Go through the listing and write out all of it exactly.

----- Input

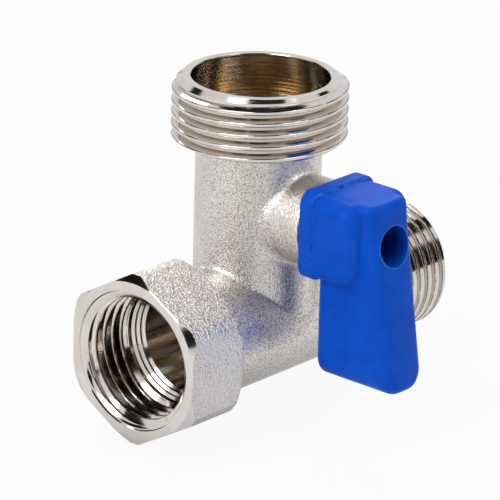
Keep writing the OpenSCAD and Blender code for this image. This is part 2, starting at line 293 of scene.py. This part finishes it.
class Value:
    """A number or colour in a finish, which takes part in sums."""

    def __init__(self, finish, socket):
        self.finish = finish
        self.socket = socket

    def __add__(self, other):
        return self.finish.maths("ADD", self, other)

    def __radd__(self, other):
        return self.finish.maths("ADD", other, self)

    def __sub__(self, other):
        return self.finish.maths("SUBTRACT", self, other)

    def __rsub__(self, other):
        return self.finish.maths("SUBTRACT", other, self)

    def __mul__(self, other):
        return self.finish.maths("MULTIPLY", self, other)

    def __rmul__(self, other):
        return self.finish.maths("MULTIPLY", other, self)

    def __truediv__(self, other):
        return self.finish.maths("DIVIDE", self, other)

    def __pow__(self, other):
        return self.finish.maths("POWER", self, other)


class Finish:
    """The nodes of a material or of the world, linked as they are made."""

    def __init__(self, owner):
        self.owner = owner
        self.owner.use_nodes = True
        self.tree = self.owner.node_tree
        self.tree.nodes.clear()

    def node(self, kind, settings=None, sockets=None, output=0):
        made = self.tree.nodes.new(kind)
        for key, value in (settings or {}).items():
            setattr(made, key, value)
        for key, value in (sockets or {}).items():
            if isinstance(value, Value):
                self.tree.links.new(value.socket, made.inputs[key])
            else:
                made.inputs[key].default_value = value
        return Value(self, made.outputs[output]) if made.outputs else None

    def maths(self, operation, first, second):
        return self.node("ShaderNodeMath", {"operation": operation}, {0: first, 1: second})

    def ray(self, kind):
        """1 where the surface is met by such a ray, and 0 elsewhere."""
        return self.node("ShaderNodeLightPath", output=kind)

    def place(self):
        """Object coordinates in millimetres, with the branch axis at x = 0."""
        here = self.node("ShaderNodeTexCoord", output="Object")
        return self.node(
            "ShaderNodeMapping", {"vector_type": "POINT"},
            {"Vector": here, "Location": (-BRANCH, 0, 0), "Scale": (1000, 1000, 1000)},
        )

    def axes(self, place):
        """The three coordinates of a place."""
        split = self.node("ShaderNodeSeparateXYZ", {}, {"Vector": place})
        outputs = split.socket.node.outputs
        return [Value(self, outputs[i]) for i in range(3)]

    def noise(self, place, scale, detail=2.0, roughness=0.5, distortion=0.0):
        return self.node(
            "ShaderNodeTexNoise", {},
            {"Vector": place, "Scale": scale, "Detail": detail, "Roughness": roughness,
             "Distortion": distortion},
        )

    def ramp(self, value, low, high, start=0.0):
        """A soft rise from start to 1 as the value goes from low to high."""
        return self.node(
            "ShaderNodeMapRange", {"interpolation_type": "SMOOTHSTEP"},
            {"Value": value, "From Min": low, "From Max": high, "To Min": start, "To Max": 1.0},
        )

    def blend(self, share, first, second):
        """The first colour where the share is 0, and the second where it is 1."""
        return self.node(
            "ShaderNodeMix", {"data_type": "RGBA"}, {0: share, 6: first, 7: second}, output=2
        )

    def bump(self, height, distance, strength=1.0):
        """Relief as deep as the distance, which is in metres."""
        sockets = {"Height": height, "Distance": distance, "Strength": strength}
        return self.node("ShaderNodeBump", {}, sockets)

    def done(self, **sockets):
        """The material, with one shader that takes these sockets."""
        named = {key.replace("_", " "): value for key, value in sockets.items()}
        shader = self.node("ShaderNodeBsdfPrincipled", {}, named)
        self.node("ShaderNodeOutputMaterial", {}, {"Surface": shader})
        return self.owner


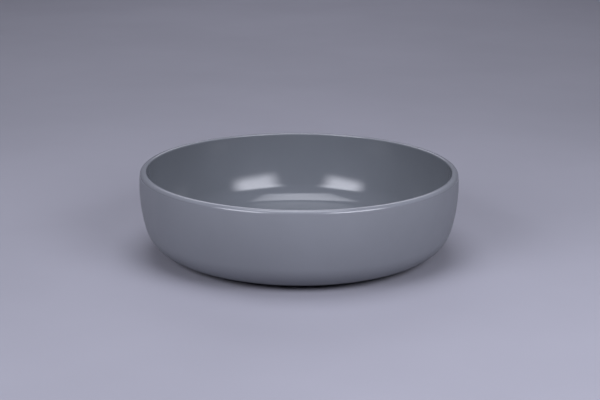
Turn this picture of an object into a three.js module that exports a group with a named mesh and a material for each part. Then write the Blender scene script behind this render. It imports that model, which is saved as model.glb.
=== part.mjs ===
// A round, shallow bowl that stands on a soft non-slip ring pressed into a groove in its foot.
// Millimetres, +Z up. The origin is on the bowl's axis, at the level of the table under the ring.
import * as THREE from 'three';

// Driving dimensions
const WIDEST_RADIUS = 110;        // outside, where the wall stands vertical
const RIM_HEIGHT = 58.2;          // rim above the table
const WALL = 4.6;                 // wall thickness at the rim
const STAND_HEIGHT = 2.5;         // lowest line of the rounded heel above the table
const FLOOR_THICKNESS = 4;        // between the heel's level and the inside floor

// Outside and inside outlines: a heel arc up to the slope heelEndDeg, then a slack wall arc
// that ends vertical
const OUTER_SIDE = { heelRadius: 22.5, heelEndDeg: 74.4, wallRadius: 106 };
const INNER_SIDE = { heelRadius: 22, heelEndDeg: 70, wallRadius: 101.7 };
const LIP_RADIUS = 106;           // above its widest line the outside curves in to the rim
const LIP_LEAN_DEG = 4.3;         // and leans in this far where the rim begins
const RIM_OUTER_ROUND = 2.8;      // rounding of the rim's outer corner
const RIM_INNER_ROUND = 1;        // rounding of the rim's inner corner

// Foot: a low ring moulded under the base, with a groove in its face
const RING_HEIGHT = 2.8;          // section of the soft ring
const RING_WIDTH = 4;
const RING_PROUD = 1.1;           // how far the soft ring stands out of the foot
const RING_EDGE = 0.5;            // bevel of the soft ring's edges on the table
const RING_GAP = 0.3;             // room between the soft ring and the groove
const FOOT_MIDDLE_RADIUS = 75;    // middle line of the foot, the groove and the soft ring
const FOOT_WIDTH = 8;
const FOOT_EDGE = 0.5;            // bevel of the foot's edges
const BASE_RECESS = 0.5;          // the base inside the foot is set in by this much

// Fineness of the round shapes
const TURNS = 72;                 // steps around the axis
const HEEL_STEPS = 10;
const WALL_STEPS = 3;
const LIP_STEPS = 3;
const ROUND_STEPS = 3;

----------

**Exercise output**
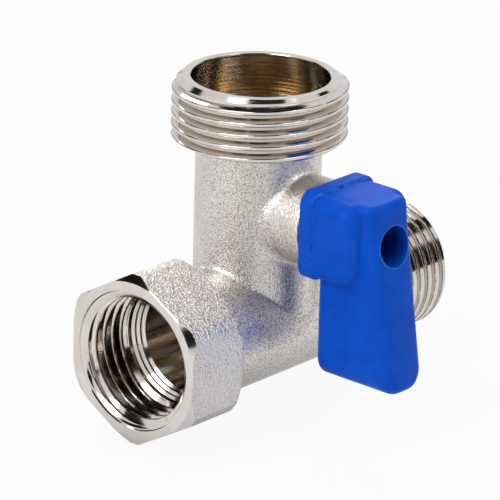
Keep writing the OpenSCAD and Blender code for this image. This is part 2, starting at line 293 of scene.py. This part finishes it.
class Value:
    """A number or colour in a finish, which takes part in sums."""

    def __init__(self, finish, socket):
        self.finish = finish
        self.socket = socket

    def __add__(self, other):
        return self.finish.maths("ADD", self, other)

    def __radd__(self, other):
        return self.finish.maths("ADD", other, self)

    def __sub__(self, other):
        return self.finish.maths("SUBTRACT", self, other)

    def __rsub__(self, other):
        return self.finish.maths("SUBTRACT", other, self)

    def __mul__(self, other):
        return self.finish.maths("MULTIPLY", self, other)

    def __rmul__(self, other):
        return self.finish.maths("MULTIPLY", other, self)

    def __truediv__(self, other):
        return self.finish.maths("DIVIDE", self, other)

    def __pow__(self, other):
        return self.finish.maths("POWER", self, other)


class Finish:
    """The nodes of a material or of the world, linked as they are made."""

    def __init__(self, owner):
        self.owner = owner
        self.owner.use_nodes = True
        self.tree = self.owner.node_tree
        self.tree.nodes.clear()

    def node(self, kind, settings=None, sockets=None, output=0):
        made = self.tree.nodes.new(kind)
        for key, value in (settings or {}).items():
            setattr(made, key, value)
        for key, value in (sockets or {}).items():
            if isinstance(value, Value):
                self.tree.links.new(value.socket, made.inputs[key])
            else:
                made.inputs[key].default_value = value
        return Value(self, made.outputs[output]) if made.outputs else None

    def maths(self, operation, first, second):
        return self.node("ShaderNodeMath", {"operation": operation}, {0: first, 1: second})

    def ray(self, kind):
        """1 where the surface is met by such a ray, and 0 elsewhere."""
        return self.node("ShaderNodeLightPath", output=kind)

    def place(self):
        """Object coordinates in millimetres, with the branch axis at x = 0."""
        here = self.node("ShaderNodeTexCoord", output="Object")
        return self.node(
            "ShaderNodeMapping", {"vector_type": "POINT"},
            {"Vector": here, "Location": (-BRANCH, 0, 0), "Scale": (1000, 1000, 1000)},
        )

    def axes(self, place):
        """The three coordinates of a place."""
        split = self.node("ShaderNodeSeparateXYZ", {}, {"Vector": place})
        outputs = split.socket.node.outputs
        return [Value(self, outputs[i]) for i in range(3)]

    def noise(self, place, scale, detail=2.0, roughness=0.5, distortion=0.0):
        return self.node(
            "ShaderNodeTexNoise", {},
            {"Vector": place, "Scale": scale, "Detail": detail, "Roughness": roughness,
             "Distortion": distortion},
        )

    def ramp(self, value, low, high, start=0.0):
        """A soft rise from start to 1 as the value goes from low to high."""
        return self.node(
            "ShaderNodeMapRange", {"interpolation_type": "SMOOTHSTEP"},
            {"Value": value, "From Min": low, "From Max": high, "To Min": start, "To Max": 1.0},
        )

    def blend(self, share, first, second):
        """The first colour where the share is 0, and the second where it is 1."""
        return self.node(
            "ShaderNodeMix", {"data_type": "RGBA"}, {0: share, 6: first, 7: second}, output=2
        )

    def bump(self, height, distance, strength=1.0):
        """Relief as deep as the distance, which is in metres."""
        sockets = {"Height": height, "Distance": distance, "Strength": strength}
        return self.node("ShaderNodeBump", {}, sockets)

    def done(self, **sockets):
        """The material, with one shader that takes these sockets."""
        named = {key.replace("_", " "): value for key, value in sockets.items()}
        shader = self.node("ShaderNodeBsdfPrincipled", {}, named)
        self.node("ShaderNodeOutputMaterial", {}, {"Surface": shader})
        return self.owner


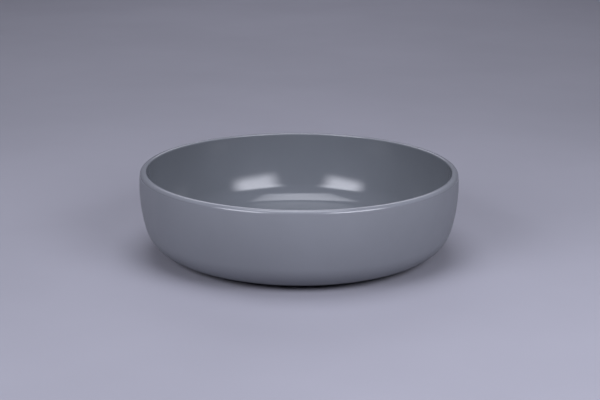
Turn this picture of an object into a three.js module that exports a group with a named mesh and a material for each part. Then write the Blender scene script behind this render. It imports that model, which is saved as model.glb.
=== part.mjs ===
// A round, shallow bowl that stands on a soft non-slip ring pressed into a groove in its foot.
// Millimetres, +Z up. The origin is on the bowl's axis, at the level of the table under the ring.
import * as THREE from 'three';

// Driving dimensions
const WIDEST_RADIUS = 110;        // outside, where the wall stands vertical
const RIM_HEIGHT = 58.2;          // rim above the table
const WALL = 4.6;                 // wall thickness at the rim
const STAND_HEIGHT = 2.5;         // lowest line of the rounded heel above the table
const FLOOR_THICKNESS = 4;        // between the heel's level and the inside floor

// Outside and inside outlines: a heel arc up to the slope heelEndDeg, then a slack wall arc
// that ends vertical
const OUTER_SIDE = { heelRadius: 22.5, heelEndDeg: 74.4, wallRadius: 106 };
const INNER_SIDE = { heelRadius: 22, heelEndDeg: 70, wallRadius: 101.7 };
const LIP_RADIUS = 106;           // above its widest line the outside curves in to the rim
const LIP_LEAN_DEG = 4.3;         // and leans in this far where the rim begins
const RIM_OUTER_ROUND = 2.8;      // rounding of the rim's outer corner
const RIM_INNER_ROUND = 1;        // rounding of the rim's inner corner

// Foot: a low ring moulded under the base, with a groove in its face
const RING_HEIGHT = 2.8;          // section of the soft ring
const RING_WIDTH = 4;
const RING_PROUD = 1.1;           // how far the soft ring stands out of the foot
const RING_EDGE = 0.5;            // bevel of the soft ring's edges on the table
const RING_GAP = 0.3;             // room between the soft ring and the groove
const FOOT_MIDDLE_RADIUS = 75;    // middle line of the foot, the groove and the soft ring
const FOOT_WIDTH = 8;
const FOOT_EDGE = 0.5;            // bevel of the foot's edges
const BASE_RECESS = 0.5;          // the base inside the foot is set in by this much

// Fineness of the round shapes
const TURNS = 72;                 // steps around the axis
const HEEL_STEPS = 10;
const WALL_STEPS = 3;
const LIP_STEPS = 3;
const ROUND_STEPS = 3;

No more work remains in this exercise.